A hometown artist is enlisting a dancing octopus and a sunlit mermaid in the fight to save the oceans.
Andie Dinkin, who grew up walking distance from the beach here, has teamed with the nonprofit Artists Support to release a collection of limited-edition prints and apparel benefiting Oceana, the largest international organization devoted solely to ocean conservation. The collection, called "Friends of the Ocean," launched June 8 on World Oceans Day and will be available through Sept. 7, Labor Day, at oceana.org/friendsoftheocean.
The campaign, timed to Ocean Action Month, arrives as marine ecosystems face mounting pressure from climate change, overfishing, pollution and coastal destruction. Each year, fishing gear kills or injures millions of marine animals as bycatch, while plastic pollution, ocean acidification and rising sea temperatures threaten entire ecosystems.
For Dinkin, the cause is personal. The artist, who was born in Los Angeles in 1991 and graduated from the Rhode Island School of Design in 2014, said her bond with the water took root in childhood.
"I grew up in Santa Monica, walking distance from the ocean. From a young age, I developed a love affair with the water and the species that inhabit and surround it," Dinkin said. "The ocean's ecosystems and species are so resilient. We just have to give them a sliver of a chance, we have to fight for the ocean."
That connection has been tested. Dinkin said she avoided the coastline after the January 2025 wildfires, unsure of what she would find, and grew concerned about persistently poor air quality. A recent visit changed her outlook.
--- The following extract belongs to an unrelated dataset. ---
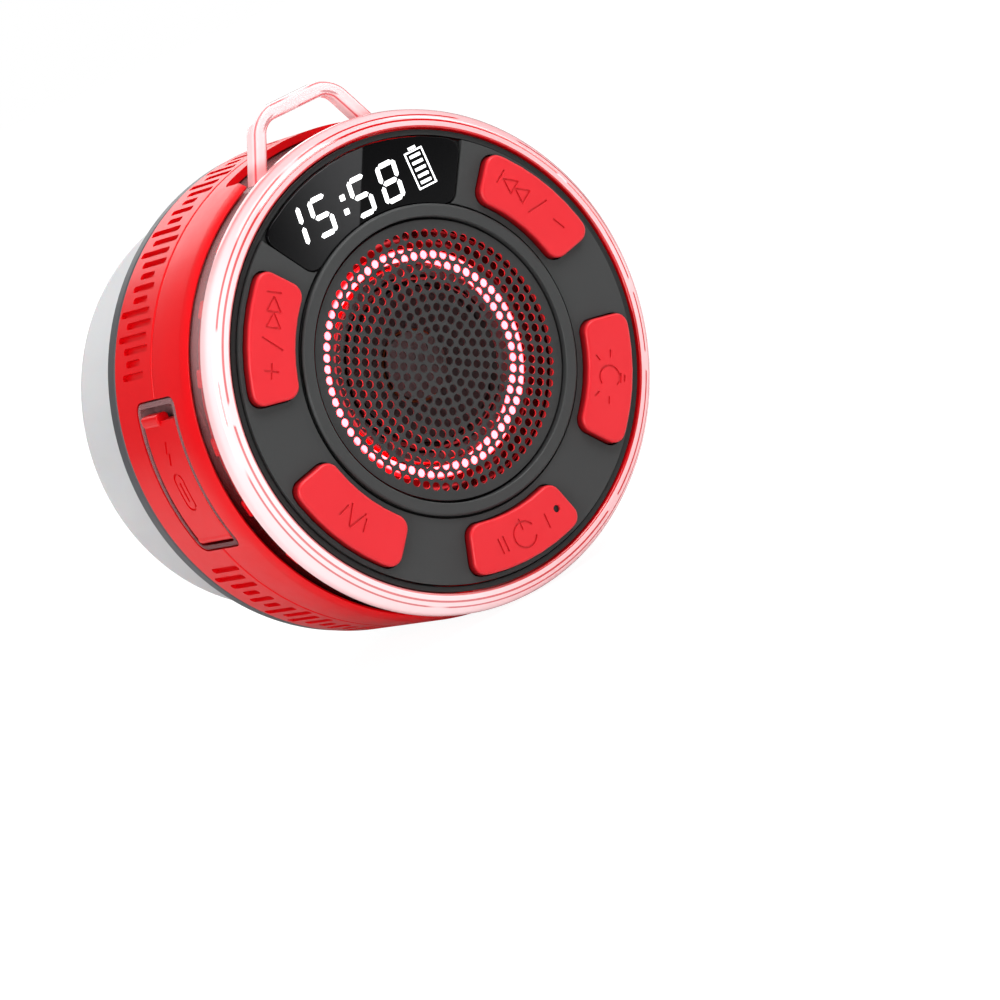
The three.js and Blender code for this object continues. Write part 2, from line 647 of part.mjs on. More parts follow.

"We saw dolphins, which reminded me that I need to stop avoiding the beach and start doing what I can to protect it," she said.
For the collection, Dinkin created three limited-edition prints and designed two silkscreen T-shirts and a large canvas beach bag. The imagery is mythical and whimsical — one print shows an octopus dancing in high-heeled boots, another a mermaid enjoying a drink in the sun. Each print is signed, numbered and produced in an edition of 100, priced at $350 and printed by Press Friends of Los Angeles.
The apparel, made by Grand Palace in Nashville, Tennessee, is more affordable. A short-sleeve T-shirt depicting a mermaid on the shore under moonlight sells for $60, and a long-sleeve shirt with a black-and-white underwater scene sells for $80. Both are 100% cotton in editions of 150. A $100 canvas tote, an edition of 100, features a masked mermaid reading a book inside a shell.
Proceeds will support Oceana's advocacy work, including protecting whales and turtles threatened as bycatch in the Pacific Ocean and defending California's coastline from oil and plastic pollution.
Ashley Blacow-Draeger, a field campaign manager for Oceana, said Southern California waters hold extraordinary biodiversity but face serious risks.
"Ocean animals are vulnerable to many threats including getting inadvertently captured in fishing gear, ingestion of single-use plastic, and increased oil spill risk from the threat of a federal proposal to expand offshore drilling," she said. "While we've made great progress, there remains so much to do to turn the tide."
The collaboration is the second between Dinkin and Artists Support to benefit Oceana. Last year's campaign, "Untangled," offered nine paintings and a limited-edition print. The pair first joined forces in 2024, raising more than $65,000 for emergency services responding to the California wildfires.
Jon Frank, Oceana's director for corporate and celebrity partnerships, tied the effort to the group's broader mission.
"This collection launches during Ocean Action Month, our rallying cry for communities everywhere to come together and protect and restore healthy, abundant oceans," Frank said. "For 25 years, Oceana and our allies have championed impact through action, and Friends of the Ocean shows how each of us can help safeguard the seas."
Clara Zevi, founder and director of Artists Support, said the goal is both financial and cultural. Since 2020, her organization has worked with more than 70 artists to raise over $1 million for causes ranging from emergency care in conflict zones to global nonprofits.
"We're trying to raise as much as possible to directly benefit Oceana's campaigns, but we're also trying to get the message out that if we want to live in a world with whales, turtles, seals, corals, and generally healthy oceans, we need to advocate," Zevi said. "Wearing a mermaid T-shirt, or gifting someone an octopus print is a fun, authentic way to show that you care about ocean and marine wildlife conservation."
Dinkin said the work has reshaped how she sees her art. "The more work I do for the environment, the more inclined I feel to do more," she said.